Bidcorp strives to ensure a systematic and integrated approach to stakeholder engagement across the group, facilitated through engagement programmes aimed at a more systematic and integrated approach to stakeholder engagement. These programmes are designed to enable increased assurance to the board that all stakeholder issues have been identified, prioritised and appropriately addressed. The board, through the social and ethics committee, considers issues around stakeholder perceptions. The committee has oversight of stakeholder engagement and management.

It is a business imperative that Bidcorp understands and is responsive to the needs and interests of our key stakeholder groups which includes: employees and their representatives; government and regulators; shareholders; the communities around our operations; suppliers and customers; and business partners. The individual stakeholders within these groups are highly diverse and geographically spread, with competing interests sometimes.

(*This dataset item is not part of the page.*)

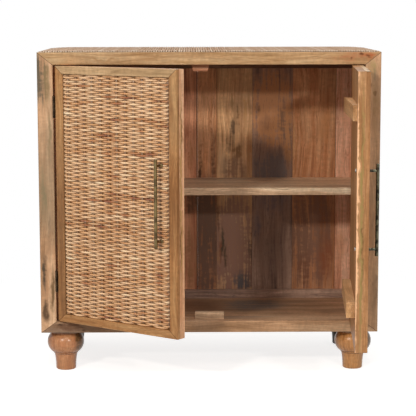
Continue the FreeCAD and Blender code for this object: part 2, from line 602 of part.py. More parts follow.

Bidcorp is therefore constantly seeking to improve the way in which it engages with its stakeholders to effectively respond to this complexity and diversity.

Interaction with stakeholders happens during the normal course of business at multiple levels across the group and Bidcorp strives to resolve disputes with its stakeholders effectively and expeditiously. The investor relations role is the custodian of the stakeholder engagement approach and ensures a coordinated and consistent approach across the group.

The company publishes its financial and operational performance and provides recent historical information, including its integrated annual reports, on its website. Bidcorp invites all shareholders to attend its AGM and also facilitates participation by way of focused proxy solicitation and electronic means. The CEO, CFO and various international management team members conduct presentations on the group’s performance and strategy to analysts, institutional investors and the media. Bidcorp’s investor relations function maintains regular contact with the investment community and analysts.